— start PROVIDED DATA —

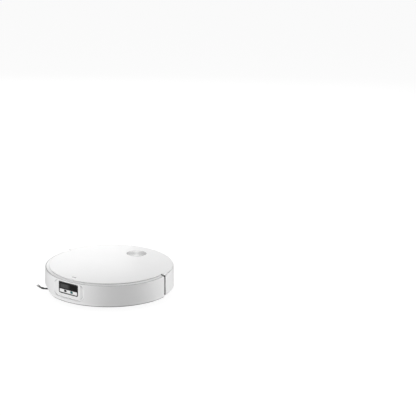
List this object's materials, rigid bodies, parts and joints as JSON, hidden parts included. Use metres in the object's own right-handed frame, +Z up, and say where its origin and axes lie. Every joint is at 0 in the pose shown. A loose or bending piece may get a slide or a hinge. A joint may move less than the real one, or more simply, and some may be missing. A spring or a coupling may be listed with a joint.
{
  "type": "robot vacuum",
  "caption": "Disc-shaped robot vacuum and mop with a floating front bumper, sensor window, pop-up turret, swing-out side brush and rotating mop pads.",
  "frame": {"origin": "on the floor under the centre of the round body", "axes": "+Z up, -Y out of the front window, -X the robot's own right-hand side"},
  "size_m": [0.3527, 0.3505, 0.079],
  "materials": {
    "gloss_white": "high gloss moulded plastic",
    "satin_black": "fine textured dark plastic",
    "satin_grey": "satin grey plastic",
    "piano_black": "polished dark plastic",
    "smoked_glass": "smoked window",
    "dark_lens": "coated lens",
    "teal_lens": "coated lens",
    "spun_metal": "spun and clear anodised",
    "tread": "ribbed rubber",
    "soft_rubber": "soft rubber",
    "spring_steel": "drawn wire",
    "plated": "plated contact",
    "cloth": "looped microfibre",
    "bristle": "nylon bristle",
    "board_green": "solder mask",
    "wrap_blue": "heat-shrink film",
    "clear_smoke": "clear tinted plastic",
    "pleated_paper": "pleated filter medium",
    "fan_grey": "moulded housing"
  },
  "bodies": {
    "chassis": {"chassis_pan": "satin_black", "chassis_wall": "satin_black", "wheel_housing_left": "satin_black", "wheel_housing_right": "satin_black", "caster_cup": "satin_black", "inner_deck": "satin_grey", "rear_shell": "gloss_white", "charging_contacts": "plated", "water_port": "soft_rubber", "turret_sleeve": "satin_grey", "brush_tunnel": "satin_grey", "brush_guard": "satin_black", "side_brush_motor": "fan_grey", "dust_bin": "clear_smoke", "bin_lid": "satin_grey", "bin_filter": "pleated_paper", "fan_housing": "fan_grey", "battery_pack": "wrap_blue", "main_board": "board_green", "camera_unit": "satin_black", "water_tank": "clear_smoke", "water_pump": "fan_grey", "cliff_sensors": "piano_black", "pan_screws": "spring_steel", "bumper_springs": "spring_steel", "suspension_spring_left": "spring_steel", "suspension_spring_right": "spring_steel"},
    "bumper": {"bumper_shell": "gloss_white", "window_frame": "piano_black", "window_glass": "smoked_glass", "sensor_strip": "gloss_white", "lens_left": "teal_lens", "lens_right": "dark_lens"},
    "cover": {"top_cover": "gloss_white"},
    "key": {"lid_button": "piano_black"},
    "turret": {"turret_carriage": "satin_black", "turret_cap": "spun_metal"},
    "lidar": {"lidar_head": "satin_black"},
    "drive_arm_left": {"wheel_arm_left": "satin_black"},
    "wheel_left": {"wheel_rim_left": "satin_grey", "wheel_tyre_left": "tread"},
    "drive_arm_right": {"wheel_arm_right": "satin_black"},
    "wheel_right": {"wheel_rim_right": "satin_grey", "wheel_tyre_right": "tread"},
    "caster_swivel_body": {"caster_fork": "satin_black"},
    "caster_roller": {"caster_wheel": "satin_grey"},
    "main_brush": {"roller_core": "satin_grey", "roller_blades": "soft_rubber"},
    "side_arm": {"side_brush_arm": "satin_black"},
    "side_brush": {"side_brush_hub": "satin_black", "side_brush_bristles": "bristle"},
    "mop_lift_left": {"mop_gearbox_left": "satin_grey"},
    "mop_left": {"mop_plate_left": "satin_grey", "mop_pad_left": "cloth"},
    "mop_lift_right": {"mop_gearbox_right": "satin_grey"},
    "mop_right": {"mop_plate_right": "satin_grey", "mop_pad_right": "cloth"},
    "impeller": {"fan_impeller": "fan_grey"}
  },
  "joints": [
    {"name": "bumper_press", "type": "slide", "parent": "chassis", "child": "bumper", "axis": [0, 1, 0], "range_m": [0, 0.0025], "stiffness_N_per_m": 900, "springref_m": -0.002, "deforming": ["bumper_springs"]},
    {"name": "cover_lift", "type": "slide", "parent": "chassis", "child": "cover", "axis": [0, 0, 1], "range_m": [0, 0.04]},
    {"name": "key_press", "type": "slide", "parent": "chassis", "child": "key", "axis": [0, 0, -1], "range_m": [0, 0.0008], "stiffness_N_per_m": 900, "springref_m": -0.0006},
    {"name": "turret_rise", "type": "slide", "parent": "chassis", "child": "turret", "axis": [0, 0, 1], "range_m": [0, 0.022]},
    {"name": "lidar_spin", "type": "hinge", "parent": "turret", "child": "lidar", "pos_m": [0, 0.114, 0.062], "axis": [0, 0, 1], "continuous": true},
    {"name": "drive_arm_drop_left", "type": "hinge", "parent": "chassis", "child": "drive_arm_left", "pos_m": [0.096, -0.05, 0.042], "axis": [-1, 0, 0], "range_deg": [0, 32], "stiffness_Nm_per_rad": 0.2, "springref_deg": 68.75, "deforming": ["suspension_spring_left"]},
    {"name": "wheel_spin_left", "type": "hinge", "parent": "drive_arm_left", "child": "wheel_left", "pos_m": [0.113, -0.008, 0.033], "axis": [1, 0, 0], "continuous": true},
    {"name": "drive_arm_drop_right", "type": "hinge", "parent": "chassis", "child": "drive_arm_right", "pos_m": [-0.096, -0.05, 0.042], "axis": [-1, 0, 0], "range_deg": [0, 32], "stiffness_Nm_per_rad": 0.2, "springref_deg": 68.75, "deforming": ["suspension_spring_right"]},
    {"name": "wheel_spin_right", "type": "hinge", "parent": "drive_arm_right", "child": "wheel_right", "pos_m": [-0.113, -0.008, 0.033], "axis": [1, 0, 0], "continuous": true},
    {"name": "caster_swivel", "type": "hinge", "parent": "chassis", "child": "caster_swivel_body", "pos_m": [0, -0.126, 0.03], "axis": [0, 0, 1], "continuous": true},
    {"name": "caster_roll", "type": "hinge", "parent": "caster_swivel_body", "child": "caster_roller", "pos_m": [0, -0.123, 0.013], "axis": [1, 0, 0], "continuous": true},
    {"name": "main_brush_spin", "type": "hinge", "parent": "chassis", "child": "main_brush", "pos_m": [0, -0.048, 0.021], "axis": [1, 0, 0], "continuous": true},
    {"name": "side_arm_swing", "type": "hinge", "parent": "chassis", "child": "side_arm", "pos_m": [-0.075, -0.112, 0.018], "axis": [0, 0, 1], "range_deg": [0, 30]},
    {"name": "side_brush_spin", "type": "hinge", "parent": "side_arm", "child": "side_brush", "pos_m": [-0.108, -0.093, 0.01], "axis": [0, 0, 1], "continuous": true},
    {"name": "mop_raise_left", "type": "slide", "parent": "chassis", "child": "mop_lift_left", "axis": [0, 0, 1], "range_m": [0, 0.01]},
    {"name": "mop_spin_left", "type": "hinge", "parent": "mop_lift_left", "child": "mop_left", "pos_m": [0.066, 0.084, 0.02], "axis": [0, 0, 1], "continuous": true},
    {"name": "mop_raise_right", "type": "slide", "parent": "chassis", "child": "mop_lift_right", "axis": [0, 0, 1], "range_m": [0, 0.01]},
    {"name": "mop_spin_right", "type": "hinge", "parent": "mop_lift_right", "child": "mop_right", "pos_m": [-0.066, 0.084, 0.02], "axis": [0, 0, 1], "continuous": true},
    {"name": "impeller_spin", "type": "hinge", "parent": "chassis", "child": "impeller", "pos_m": [0.056, 0.014, 0.048], "axis": [0, 0, 1], "continuous": true}
  ],
  "couplings": [
    {"joint": "mop_raise_left", "follows": "mop_raise_right", "ratio": 1},
    {"joint": "mop_spin_left", "follows": "mop_spin_right", "ratio": -1}
  ]
}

— end PROVIDED DATA —

PROBLEM REQUIREMENTS |
Output the lines above verbatim and in full.

WORKED SOLUTION |
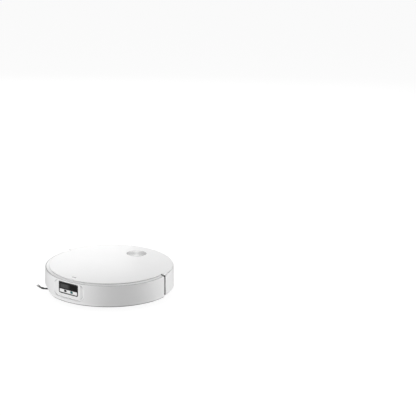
List this object's materials, rigid bodies, parts and joints as JSON, hidden parts included. Use metres in the object's own right-handed frame, +Z up, and say where its origin and axes lie. Every joint is at 0 in the pose shown. A loose or bending piece may get a slide or a hinge. A joint may move less than the real one, or more simply, and some may be missing. A spring or a coupling may be listed with a joint.
{
  "type": "robot vacuum",
  "caption": "Disc-shaped robot vacuum and mop with a floating front bumper, sensor window, pop-up turret, swing-out side brush and rotating mop pads.",
  "frame": {"origin": "on the floor under the centre of the round body", "axes": "+Z up, -Y out of the front window, -X the robot's own right-hand side"},
  "size_m": [0.3527, 0.3505, 0.079],
  "materials": {
    "gloss_white": "high gloss moulded plastic",
    "satin_black": "fine textured dark plastic",
    "satin_grey": "satin grey plastic",
    "piano_black": "polished dark plastic",
    "smoked_glass": "smoked window",
    "dark_lens": "coated lens",
    "teal_lens": "coated lens",
    "spun_metal": "spun and clear anodised",
    "tread": "ribbed rubber",
    "soft_rubber": "soft rubber",
    "spring_steel": "drawn wire",
    "plated": "plated contact",
    "cloth": "looped microfibre",
    "bristle": "nylon bristle",
    "board_green": "solder mask",
    "wrap_blue": "heat-shrink film",
    "clear_smoke": "clear tinted plastic",
    "pleated_paper": "pleated filter medium",
    "fan_grey": "moulded housing"
  },
  "bodies": {
    "chassis": {"chassis_pan": "satin_black", "chassis_wall": "satin_black", "wheel_housing_left": "satin_black", "wheel_housing_right": "satin_black", "caster_cup": "satin_black", "inner_deck": "satin_grey", "rear_shell": "gloss_white", "charging_contacts": "plated", "water_port": "soft_rubber", "turret_sleeve": "satin_grey", "brush_tunnel": "satin_grey", "brush_guard": "satin_black", "side_brush_motor": "fan_grey", "dust_bin": "clear_smoke", "bin_lid": "satin_grey", "bin_filter": "pleated_paper", "fan_housing": "fan_grey", "battery_pack": "wrap_blue", "main_board": "board_green", "camera_unit": "satin_black", "water_tank": "clear_smoke", "water_pump": "fan_grey", "cliff_sensors": "piano_black", "pan_screws": "spring_steel", "bumper_springs": "spring_steel", "suspension_spring_left": "spring_steel", "suspension_spring_right": "spring_steel"},
    "bumper": {"bumper_shell": "gloss_white", "window_frame": "piano_black", "window_glass": "smoked_glass", "sensor_strip": "gloss_white", "lens_left": "teal_lens", "lens_right": "dark_lens"},
    "cover": {"top_cover": "gloss_white"},
    "key": {"lid_button": "piano_black"},
    "turret": {"turret_carriage": "satin_black", "turret_cap": "spun_metal"},
    "lidar": {"lidar_head": "satin_black"},
    "drive_arm_left": {"wheel_arm_left": "satin_black"},
    "wheel_left": {"wheel_rim_left": "satin_grey", "wheel_tyre_left": "tread"},
    "drive_arm_right": {"wheel_arm_right": "satin_black"},
    "wheel_right": {"wheel_rim_right": "satin_grey", "wheel_tyre_right": "tread"},
    "caster_swivel_body": {"caster_fork": "satin_black"},
    "caster_roller": {"caster_wheel": "satin_grey"},
    "main_brush": {"roller_core": "satin_grey", "roller_blades": "soft_rubber"},
    "side_arm": {"side_brush_arm": "satin_black"},
    "side_brush": {"side_brush_hub": "satin_black", "side_brush_bristles": "bristle"},
    "mop_lift_left": {"mop_gearbox_left": "satin_grey"},
    "mop_left": {"mop_plate_left": "satin_grey", "mop_pad_left": "cloth"},
    "mop_lift_right": {"mop_gearbox_right": "satin_grey"},
    "mop_right": {"mop_plate_right": "satin_grey", "mop_pad_right": "cloth"},
    "impeller": {"fan_impeller": "fan_grey"}
  },
  "joints": [
    {"name": "bumper_press", "type": "slide", "parent": "chassis", "child": "bumper", "axis": [0, 1, 0], "range_m": [0, 0.0025], "stiffness_N_per_m": 900, "springref_m": -0.002, "deforming": ["bumper_springs"]},
    {"name": "cover_lift", "type": "slide", "parent": "chassis", "child": "cover", "axis": [0, 0, 1], "range_m": [0, 0.04]},
    {"name": "key_press", "type": "slide", "parent": "chassis", "child": "key", "axis": [0, 0, -1], "range_m": [0, 0.0008], "stiffness_N_per_m": 900, "springref_m": -0.0006},
    {"name": "turret_rise", "type": "slide", "parent": "chassis", "child": "turret", "axis": [0, 0, 1], "range_m": [0, 0.022]},
    {"name": "lidar_spin", "type": "hinge", "parent": "turret", "child": "lidar", "pos_m": [0, 0.114, 0.062], "axis": [0, 0, 1], "continuous": true},
    {"name": "drive_arm_drop_left", "type": "hinge", "parent": "chassis", "child": "drive_arm_left", "pos_m": [0.096, -0.05, 0.042], "axis": [-1, 0, 0], "range_deg": [0, 32], "stiffness_Nm_per_rad": 0.2, "springref_deg": 68.75, "deforming": ["suspension_spring_left"]},
    {"name": "wheel_spin_left", "type": "hinge", "parent": "drive_arm_left", "child": "wheel_left", "pos_m": [0.113, -0.008, 0.033], "axis": [1, 0, 0], "continuous": true},
    {"name": "drive_arm_drop_right", "type": "hinge", "parent": "chassis", "child": "drive_arm_right", "pos_m": [-0.096, -0.05, 0.042], "axis": [-1, 0, 0], "range_deg": [0, 32], "stiffness_Nm_per_rad": 0.2, "springref_deg": 68.75, "deforming": ["suspension_spring_right"]},
    {"name": "wheel_spin_right", "type": "hinge", "parent": "drive_arm_right", "child": "wheel_right", "pos_m": [-0.113, -0.008, 0.033], "axis": [1, 0, 0], "continuous": true},
    {"name": "caster_swivel", "type": "hinge", "parent": "chassis", "child": "caster_swivel_body", "pos_m": [0, -0.126, 0.03], "axis": [0, 0, 1], "continuous": true},
    {"name": "caster_roll", "type": "hinge", "parent": "caster_swivel_body", "child": "caster_roller", "pos_m": [0, -0.123, 0.013], "axis": [1, 0, 0], "continuous": true},
    {"name": "main_brush_spin", "type": "hinge", "parent": "chassis", "child": "main_brush", "pos_m": [0, -0.048, 0.021], "axis": [1, 0, 0], "continuous": true},
    {"name": "side_arm_swing", "type": "hinge", "parent": "chassis", "child": "side_arm", "pos_m": [-0.075, -0.112, 0.018], "axis": [0, 0, 1], "range_deg": [0, 30]},
    {"name": "side_brush_spin", "type": "hinge", "parent": "side_arm", "child": "side_brush", "pos_m": [-0.108, -0.093, 0.01], "axis": [0, 0, 1], "continuous": true},
    {"name": "mop_raise_left", "type": "slide", "parent": "chassis", "child": "mop_lift_left", "axis": [0, 0, 1], "range_m": [0, 0.01]},
    {"name": "mop_spin_left", "type": "hinge", "parent": "mop_lift_left", "child": "mop_left", "pos_m": [0.066, 0.084, 0.02], "axis": [0, 0, 1], "continuous": true},
    {"name": "mop_raise_right", "type": "slide", "parent": "chassis", "child": "mop_lift_right", "axis": [0, 0, 1], "range_m": [0, 0.01]},
    {"name": "mop_spin_right", "type": "hinge", "parent": "mop_lift_right", "child": "mop_right", "pos_m": [-0.066, 0.084, 0.02], "axis": [0, 0, 1], "continuous": true},
    {"name": "impeller_spin", "type": "hinge", "parent": "chassis", "child": "impeller", "pos_m": [0.056, 0.014, 0.048], "axis": [0, 0, 1], "continuous": true}
  ],
  "couplings": [
    {"joint": "mop_raise_left", "follows": "mop_raise_right", "ratio": 1},
    {"joint": "mop_spin_left", "follows": "mop_spin_right", "ratio": -1}
  ]
}